Each entry below is to be extracted exactly.
---- Dataset entries
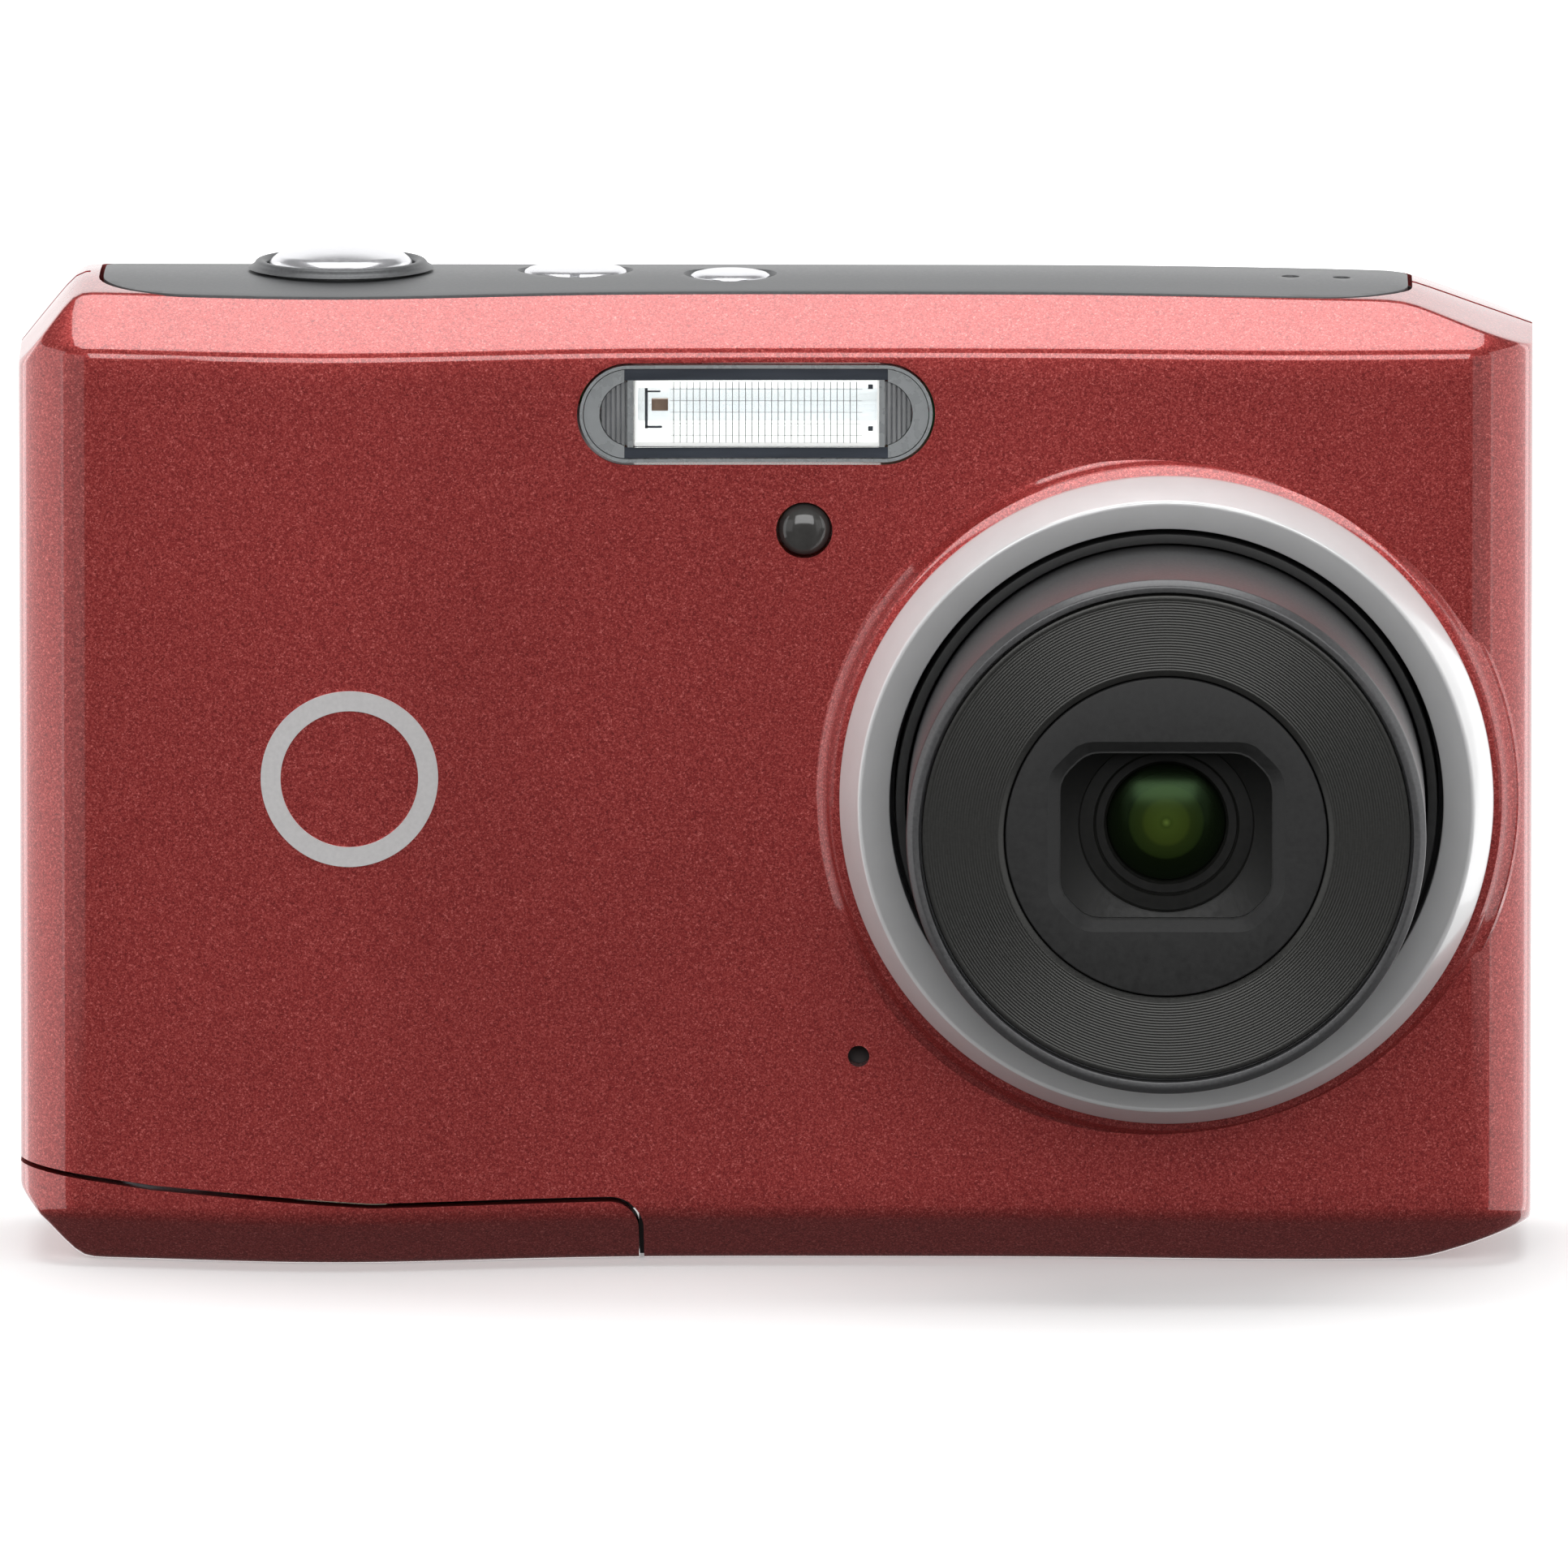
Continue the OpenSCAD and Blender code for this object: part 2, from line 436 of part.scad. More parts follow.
module battery_door() {
  color([0.57, 0.2, 0.2]) difference() {
    union() {
      intersection() { walls(); xz(-30, 6.9) polygon(door_pts(gap)); }
      xcyl(hinge_y, hinge_z, 1.2, -36.8, -15.2);
      box(-36.8, -15.2, 6.4, 8.5, 0.26, 1.45);
    }
    xcyl(hinge_y, hinge_z, 0.65, -40, -12);
  }
}
module door_contacts() {
  color([0.8, 0.72, 0.45]) union() {
    box(-39.6, -14, -6.4, 3.5, 1.6, 2);
    for (x = cell_x) translate([x, cell_y, 0]) rotate_extrude() polygon([[2.4, 1.9], [1.6, 4.2], [2.1, 4.2], [3.3, 1.9]]);
  }
}
module door_hinge_pin() { color([0.8, 0.8, 0.82]) xcyl(hinge_y, hinge_z, 0.6, -41, -8.9); }
module card_socket() {
  color([0.75, 0.76, 0.77]) union() { box(-41, -40.45, 5.15, 7.6, 8, 46); box(-16.15, -15.6, 5.15, 7.6, 8, 46);
    box(-41, -15.6, 5.15, 7.6, 45.6, 46); box(-41, -15.6, 7.4, 7.6, 8, 46); }
}
module memory_card() { color([0.1, 0.15, 0.3]) xz(5.2, 7.3) polygon([[-40.3, 9], [-16.3, 9], [-16.3, 41], [-36.3, 41], [-40.3, 37]]); }
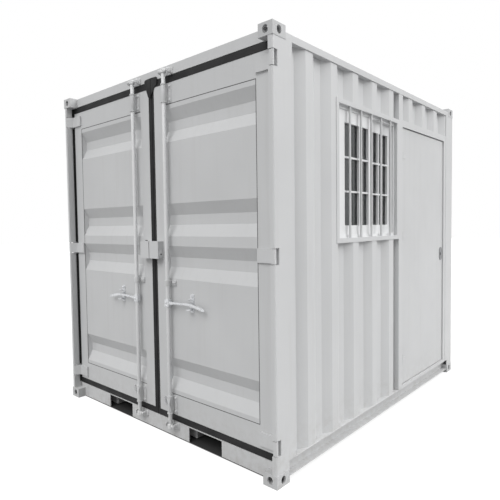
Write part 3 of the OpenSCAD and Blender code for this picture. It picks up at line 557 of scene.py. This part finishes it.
def hammer_head(bm, side, low, high):
    """A forged cam: two blunt horns on a hub at the rod's end."""
    centre = (low + high) / 2
    half = (high - low) / 2
    rings = []
    for out, deep, tall in ((-28, 3, 4), (-26.5, 7, 8), (-18, 9, 11), (-9, 11, 13.5),
                            (9, 11, 13.5), (18, 9, 11), (26.5, 7, 8), (28, 3, 4)):
        rings.append(soft_ring((side * (ROD_X + out * MM), ROD_Y, centre),
                               (0, deep * MM, 0), (0, 0, tall * MM * half / (14 * MM)), 3.2, 16))
    join_rings(bm, rings)
    turned(bm, [(17 * MM, -half), (18.5 * MM, -half + 2 * MM), (18.5 * MM, half - 2 * MM),
                (17 * MM, half)], (side * ROD_X, ROD_Y, centre))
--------
_Result below_
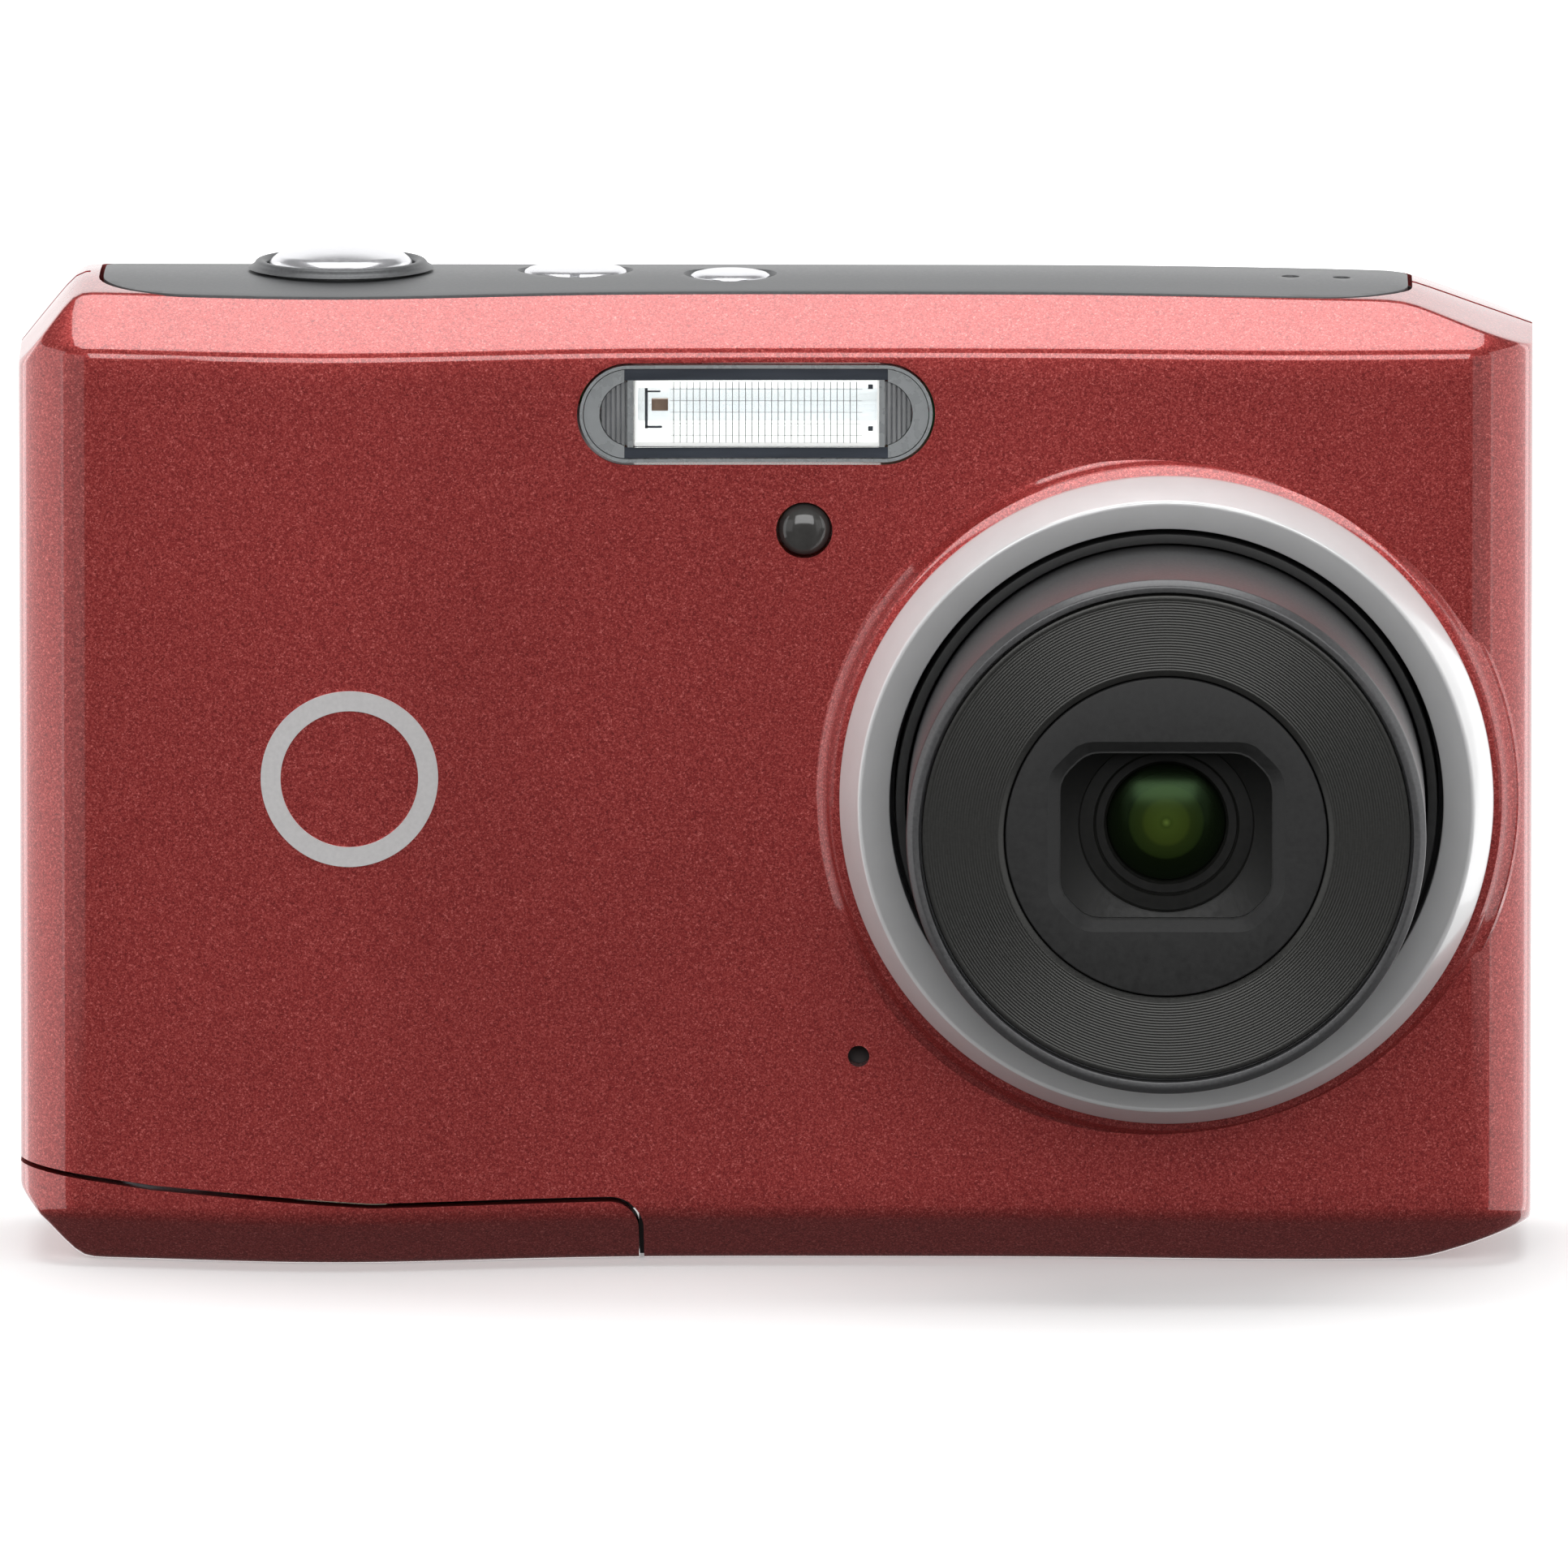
Continue the OpenSCAD and Blender code for this object: part 2, from line 436 of part.scad. More parts follow.
module battery_door() {
  color([0.57, 0.2, 0.2]) difference() {
    union() {
      intersection() { walls(); xz(-30, 6.9) polygon(door_pts(gap)); }
      xcyl(hinge_y, hinge_z, 1.2, -36.8, -15.2);
      box(-36.8, -15.2, 6.4, 8.5, 0.26, 1.45);
    }
    xcyl(hinge_y, hinge_z, 0.65, -40, -12);
  }
}
module door_contacts() {
  color([0.8, 0.72, 0.45]) union() {
    box(-39.6, -14, -6.4, 3.5, 1.6, 2);
    for (x = cell_x) translate([x, cell_y, 0]) rotate_extrude() polygon([[2.4, 1.9], [1.6, 4.2], [2.1, 4.2], [3.3, 1.9]]);
  }
}
module door_hinge_pin() { color([0.8, 0.8, 0.82]) xcyl(hinge_y, hinge_z, 0.6, -41, -8.9); }
module card_socket() {
  color([0.75, 0.76, 0.77]) union() { box(-41, -40.45, 5.15, 7.6, 8, 46); box(-16.15, -15.6, 5.15, 7.6, 8, 46);
    box(-41, -15.6, 5.15, 7.6, 45.6, 46); box(-41, -15.6, 7.4, 7.6, 8, 46); }
}
module memory_card() { color([0.1, 0.15, 0.3]) xz(5.2, 7.3) polygon([[-40.3, 9], [-16.3, 9], [-16.3, 41], [-36.3, 41], [-40.3, 37]]); }
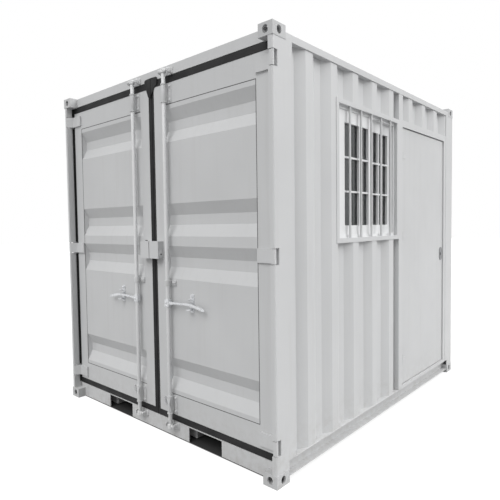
Write part 3 of the OpenSCAD and Blender code for this picture. It picks up at line 557 of scene.py. This part finishes it.
def hammer_head(bm, side, low, high):
    """A forged cam: two blunt horns on a hub at the rod's end."""
    centre = (low + high) / 2
    half = (high - low) / 2
    rings = []
    for out, deep, tall in ((-28, 3, 4), (-26.5, 7, 8), (-18, 9, 11), (-9, 11, 13.5),
                            (9, 11, 13.5), (18, 9, 11), (26.5, 7, 8), (28, 3, 4)):
        rings.append(soft_ring((side * (ROD_X + out * MM), ROD_Y, centre),
                               (0, deep * MM, 0), (0, 0, tall * MM * half / (14 * MM)), 3.2, 16))
    join_rings(bm, rings)
    turned(bm, [(17 * MM, -half), (18.5 * MM, -half + 2 * MM), (18.5 * MM, half - 2 * MM),
                (17 * MM, half)], (side * ROD_X, ROD_Y, centre))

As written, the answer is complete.